#### GIVEN EXERCISE
Set down each entry from the block beneath, exactly as written.

#### DATA EXTRACT
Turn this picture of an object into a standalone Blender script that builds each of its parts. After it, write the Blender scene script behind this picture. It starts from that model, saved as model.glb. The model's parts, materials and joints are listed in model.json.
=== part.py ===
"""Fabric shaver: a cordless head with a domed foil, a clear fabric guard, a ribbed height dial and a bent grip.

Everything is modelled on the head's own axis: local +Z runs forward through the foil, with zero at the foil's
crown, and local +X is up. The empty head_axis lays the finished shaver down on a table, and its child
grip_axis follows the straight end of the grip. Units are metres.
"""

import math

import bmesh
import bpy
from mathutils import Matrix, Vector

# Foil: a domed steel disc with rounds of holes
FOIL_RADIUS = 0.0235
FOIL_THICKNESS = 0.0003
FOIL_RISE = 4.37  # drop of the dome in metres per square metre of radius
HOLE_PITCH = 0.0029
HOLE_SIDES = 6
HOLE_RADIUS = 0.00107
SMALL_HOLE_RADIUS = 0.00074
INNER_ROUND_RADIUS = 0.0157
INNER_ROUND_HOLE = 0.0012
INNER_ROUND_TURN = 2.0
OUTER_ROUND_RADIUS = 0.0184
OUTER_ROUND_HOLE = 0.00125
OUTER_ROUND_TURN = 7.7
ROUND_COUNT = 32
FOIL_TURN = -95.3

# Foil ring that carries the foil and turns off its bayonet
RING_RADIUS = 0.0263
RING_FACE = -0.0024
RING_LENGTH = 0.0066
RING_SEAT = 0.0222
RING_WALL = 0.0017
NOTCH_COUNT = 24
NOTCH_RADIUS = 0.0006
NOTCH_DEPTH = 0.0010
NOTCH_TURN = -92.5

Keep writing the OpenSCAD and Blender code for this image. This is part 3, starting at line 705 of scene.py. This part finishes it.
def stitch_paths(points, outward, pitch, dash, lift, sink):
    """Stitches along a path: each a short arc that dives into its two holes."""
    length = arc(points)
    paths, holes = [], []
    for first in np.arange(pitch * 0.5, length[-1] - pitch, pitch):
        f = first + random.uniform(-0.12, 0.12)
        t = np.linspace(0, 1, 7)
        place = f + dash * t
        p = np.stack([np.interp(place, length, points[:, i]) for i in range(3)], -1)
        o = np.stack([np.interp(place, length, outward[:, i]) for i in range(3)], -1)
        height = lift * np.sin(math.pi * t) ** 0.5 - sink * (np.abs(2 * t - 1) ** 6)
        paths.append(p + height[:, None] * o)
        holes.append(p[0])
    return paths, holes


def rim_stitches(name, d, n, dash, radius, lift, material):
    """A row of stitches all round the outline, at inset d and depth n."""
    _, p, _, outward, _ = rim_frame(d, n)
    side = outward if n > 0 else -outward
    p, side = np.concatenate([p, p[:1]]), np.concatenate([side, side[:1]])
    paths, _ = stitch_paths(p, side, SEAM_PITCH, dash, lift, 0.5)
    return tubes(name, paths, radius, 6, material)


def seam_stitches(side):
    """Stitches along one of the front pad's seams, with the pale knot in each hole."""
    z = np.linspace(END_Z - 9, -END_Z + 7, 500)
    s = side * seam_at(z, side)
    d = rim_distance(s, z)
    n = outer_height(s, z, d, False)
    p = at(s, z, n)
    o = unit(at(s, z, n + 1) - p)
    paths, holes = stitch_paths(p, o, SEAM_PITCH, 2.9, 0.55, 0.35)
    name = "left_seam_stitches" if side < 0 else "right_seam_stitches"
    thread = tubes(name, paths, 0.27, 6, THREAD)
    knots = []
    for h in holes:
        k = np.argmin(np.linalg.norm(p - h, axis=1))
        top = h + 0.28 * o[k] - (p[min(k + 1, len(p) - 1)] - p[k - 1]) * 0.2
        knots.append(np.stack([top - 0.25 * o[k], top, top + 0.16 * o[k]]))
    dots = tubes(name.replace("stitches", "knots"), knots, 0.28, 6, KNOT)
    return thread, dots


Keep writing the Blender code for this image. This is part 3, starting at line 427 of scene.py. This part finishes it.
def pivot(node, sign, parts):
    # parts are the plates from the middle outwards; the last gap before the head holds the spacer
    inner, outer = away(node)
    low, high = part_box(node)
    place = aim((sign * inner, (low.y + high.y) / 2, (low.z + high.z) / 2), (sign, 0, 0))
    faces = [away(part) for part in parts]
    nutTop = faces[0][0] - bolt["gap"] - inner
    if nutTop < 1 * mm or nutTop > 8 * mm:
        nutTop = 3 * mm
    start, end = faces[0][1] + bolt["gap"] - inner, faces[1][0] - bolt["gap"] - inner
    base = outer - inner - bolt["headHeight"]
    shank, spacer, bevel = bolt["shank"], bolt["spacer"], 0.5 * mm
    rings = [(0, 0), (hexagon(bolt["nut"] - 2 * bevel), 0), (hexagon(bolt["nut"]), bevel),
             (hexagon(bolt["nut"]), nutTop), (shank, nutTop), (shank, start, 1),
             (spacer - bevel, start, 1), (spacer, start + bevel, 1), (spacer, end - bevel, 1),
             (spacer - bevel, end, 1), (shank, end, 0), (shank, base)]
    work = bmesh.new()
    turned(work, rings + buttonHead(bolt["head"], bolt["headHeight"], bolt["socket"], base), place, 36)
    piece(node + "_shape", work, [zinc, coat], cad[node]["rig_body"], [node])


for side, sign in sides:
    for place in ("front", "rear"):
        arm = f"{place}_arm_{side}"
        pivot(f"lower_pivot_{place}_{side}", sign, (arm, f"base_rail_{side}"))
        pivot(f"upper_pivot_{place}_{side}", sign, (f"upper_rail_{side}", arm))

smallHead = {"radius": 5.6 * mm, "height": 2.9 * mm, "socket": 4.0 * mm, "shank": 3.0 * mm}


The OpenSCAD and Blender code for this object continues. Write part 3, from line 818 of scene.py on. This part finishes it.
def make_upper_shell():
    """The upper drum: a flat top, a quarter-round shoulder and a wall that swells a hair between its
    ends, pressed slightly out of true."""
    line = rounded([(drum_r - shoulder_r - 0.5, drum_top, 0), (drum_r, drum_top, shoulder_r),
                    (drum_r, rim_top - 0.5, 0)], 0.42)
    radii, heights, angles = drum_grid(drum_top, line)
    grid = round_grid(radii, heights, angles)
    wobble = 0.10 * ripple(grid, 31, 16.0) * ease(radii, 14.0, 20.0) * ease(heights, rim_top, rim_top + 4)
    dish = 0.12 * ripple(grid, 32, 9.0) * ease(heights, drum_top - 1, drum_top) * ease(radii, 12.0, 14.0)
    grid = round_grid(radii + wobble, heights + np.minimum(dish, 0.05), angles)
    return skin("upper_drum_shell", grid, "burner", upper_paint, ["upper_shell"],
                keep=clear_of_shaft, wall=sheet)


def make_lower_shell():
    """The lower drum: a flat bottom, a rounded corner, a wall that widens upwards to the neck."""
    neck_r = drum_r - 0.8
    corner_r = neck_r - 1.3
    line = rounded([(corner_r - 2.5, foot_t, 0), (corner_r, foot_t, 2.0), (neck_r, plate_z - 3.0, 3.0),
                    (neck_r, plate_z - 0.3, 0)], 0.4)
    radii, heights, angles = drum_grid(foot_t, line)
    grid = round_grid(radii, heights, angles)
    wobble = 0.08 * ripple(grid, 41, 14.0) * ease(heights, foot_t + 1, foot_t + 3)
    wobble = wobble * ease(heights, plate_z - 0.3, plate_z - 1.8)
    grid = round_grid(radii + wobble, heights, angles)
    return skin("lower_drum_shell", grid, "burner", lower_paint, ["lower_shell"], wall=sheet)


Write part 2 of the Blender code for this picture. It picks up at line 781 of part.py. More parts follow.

#### FINAL ANSWER
Turn this picture of an object into a standalone Blender script that builds each of its parts. After it, write the Blender scene script behind this picture. It starts from that model, saved as model.glb. The model's parts, materials and joints are listed in model.json.
=== part.py ===
"""Fabric shaver: a cordless head with a domed foil, a clear fabric guard, a ribbed height dial and a bent grip.

Everything is modelled on the head's own axis: local +Z runs forward through the foil, with zero at the foil's
crown, and local +X is up. The empty head_axis lays the finished shaver down on a table, and its child
grip_axis follows the straight end of the grip. Units are metres.
"""

import math

import bmesh
import bpy
from mathutils import Matrix, Vector

# Foil: a domed steel disc with rounds of holes
FOIL_RADIUS = 0.0235
FOIL_THICKNESS = 0.0003
FOIL_RISE = 4.37  # drop of the dome in metres per square metre of radius
HOLE_PITCH = 0.0029
HOLE_SIDES = 6
HOLE_RADIUS = 0.00107
SMALL_HOLE_RADIUS = 0.00074
INNER_ROUND_RADIUS = 0.0157
INNER_ROUND_HOLE = 0.0012
INNER_ROUND_TURN = 2.0
OUTER_ROUND_RADIUS = 0.0184
OUTER_ROUND_HOLE = 0.00125
OUTER_ROUND_TURN = 7.7
ROUND_COUNT = 32
FOIL_TURN = -95.3

# Foil ring that carries the foil and turns off its bayonet
RING_RADIUS = 0.0263
RING_FACE = -0.0024
RING_LENGTH = 0.0066
RING_SEAT = 0.0222
RING_WALL = 0.0017
NOTCH_COUNT = 24
NOTCH_RADIUS = 0.0006
NOTCH_DEPTH = 0.0010
NOTCH_TURN = -92.5

Keep writing the OpenSCAD and Blender code for this image. This is part 3, starting at line 705 of scene.py. This part finishes it.
def stitch_paths(points, outward, pitch, dash, lift, sink):
    """Stitches along a path: each a short arc that dives into its two holes."""
    length = arc(points)
    paths, holes = [], []
    for first in np.arange(pitch * 0.5, length[-1] - pitch, pitch):
        f = first + random.uniform(-0.12, 0.12)
        t = np.linspace(0, 1, 7)
        place = f + dash * t
        p = np.stack([np.interp(place, length, points[:, i]) for i in range(3)], -1)
        o = np.stack([np.interp(place, length, outward[:, i]) for i in range(3)], -1)
        height = lift * np.sin(math.pi * t) ** 0.5 - sink * (np.abs(2 * t - 1) ** 6)
        paths.append(p + height[:, None] * o)
        holes.append(p[0])
    return paths, holes


def rim_stitches(name, d, n, dash, radius, lift, material):
    """A row of stitches all round the outline, at inset d and depth n."""
    _, p, _, outward, _ = rim_frame(d, n)
    side = outward if n > 0 else -outward
    p, side = np.concatenate([p, p[:1]]), np.concatenate([side, side[:1]])
    paths, _ = stitch_paths(p, side, SEAM_PITCH, dash, lift, 0.5)
    return tubes(name, paths, radius, 6, material)


def seam_stitches(side):
    """Stitches along one of the front pad's seams, with the pale knot in each hole."""
    z = np.linspace(END_Z - 9, -END_Z + 7, 500)
    s = side * seam_at(z, side)
    d = rim_distance(s, z)
    n = outer_height(s, z, d, False)
    p = at(s, z, n)
    o = unit(at(s, z, n + 1) - p)
    paths, holes = stitch_paths(p, o, SEAM_PITCH, 2.9, 0.55, 0.35)
    name = "left_seam_stitches" if side < 0 else "right_seam_stitches"
    thread = tubes(name, paths, 0.27, 6, THREAD)
    knots = []
    for h in holes:
        k = np.argmin(np.linalg.norm(p - h, axis=1))
        top = h + 0.28 * o[k] - (p[min(k + 1, len(p) - 1)] - p[k - 1]) * 0.2
        knots.append(np.stack([top - 0.25 * o[k], top, top + 0.16 * o[k]]))
    dots = tubes(name.replace("stitches", "knots"), knots, 0.28, 6, KNOT)
    return thread, dots


Keep writing the Blender code for this image. This is part 3, starting at line 427 of scene.py. This part finishes it.
def pivot(node, sign, parts):
    # parts are the plates from the middle outwards; the last gap before the head holds the spacer
    inner, outer = away(node)
    low, high = part_box(node)
    place = aim((sign * inner, (low.y + high.y) / 2, (low.z + high.z) / 2), (sign, 0, 0))
    faces = [away(part) for part in parts]
    nutTop = faces[0][0] - bolt["gap"] - inner
    if nutTop < 1 * mm or nutTop > 8 * mm:
        nutTop = 3 * mm
    start, end = faces[0][1] + bolt["gap"] - inner, faces[1][0] - bolt["gap"] - inner
    base = outer - inner - bolt["headHeight"]
    shank, spacer, bevel = bolt["shank"], bolt["spacer"], 0.5 * mm
    rings = [(0, 0), (hexagon(bolt["nut"] - 2 * bevel), 0), (hexagon(bolt["nut"]), bevel),
             (hexagon(bolt["nut"]), nutTop), (shank, nutTop), (shank, start, 1),
             (spacer - bevel, start, 1), (spacer, start + bevel, 1), (spacer, end - bevel, 1),
             (spacer - bevel, end, 1), (shank, end, 0), (shank, base)]
    work = bmesh.new()
    turned(work, rings + buttonHead(bolt["head"], bolt["headHeight"], bolt["socket"], base), place, 36)
    piece(node + "_shape", work, [zinc, coat], cad[node]["rig_body"], [node])


for side, sign in sides:
    for place in ("front", "rear"):
        arm = f"{place}_arm_{side}"
        pivot(f"lower_pivot_{place}_{side}", sign, (arm, f"base_rail_{side}"))
        pivot(f"upper_pivot_{place}_{side}", sign, (f"upper_rail_{side}", arm))

smallHead = {"radius": 5.6 * mm, "height": 2.9 * mm, "socket": 4.0 * mm, "shank": 3.0 * mm}


The OpenSCAD and Blender code for this object continues. Write part 3, from line 818 of scene.py on. This part finishes it.
def make_upper_shell():
    """The upper drum: a flat top, a quarter-round shoulder and a wall that swells a hair between its
    ends, pressed slightly out of true."""
    line = rounded([(drum_r - shoulder_r - 0.5, drum_top, 0), (drum_r, drum_top, shoulder_r),
                    (drum_r, rim_top - 0.5, 0)], 0.42)
    radii, heights, angles = drum_grid(drum_top, line)
    grid = round_grid(radii, heights, angles)
    wobble = 0.10 * ripple(grid, 31, 16.0) * ease(radii, 14.0, 20.0) * ease(heights, rim_top, rim_top + 4)
    dish = 0.12 * ripple(grid, 32, 9.0) * ease(heights, drum_top - 1, drum_top) * ease(radii, 12.0, 14.0)
    grid = round_grid(radii + wobble, heights + np.minimum(dish, 0.05), angles)
    return skin("upper_drum_shell", grid, "burner", upper_paint, ["upper_shell"],
                keep=clear_of_shaft, wall=sheet)


def make_lower_shell():
    """The lower drum: a flat bottom, a rounded corner, a wall that widens upwards to the neck."""
    neck_r = drum_r - 0.8
    corner_r = neck_r - 1.3
    line = rounded([(corner_r - 2.5, foot_t, 0), (corner_r, foot_t, 2.0), (neck_r, plate_z - 3.0, 3.0),
                    (neck_r, plate_z - 0.3, 0)], 0.4)
    radii, heights, angles = drum_grid(foot_t, line)
    grid = round_grid(radii, heights, angles)
    wobble = 0.08 * ripple(grid, 41, 14.0) * ease(heights, foot_t + 1, foot_t + 3)
    wobble = wobble * ease(heights, plate_z - 0.3, plate_z - 1.8)
    grid = round_grid(radii + wobble, heights, angles)
    return skin("lower_drum_shell", grid, "burner", lower_paint, ["lower_shell"], wall=sheet)


Write part 2 of the Blender code for this picture. It picks up at line 781 of part.py. More parts follow.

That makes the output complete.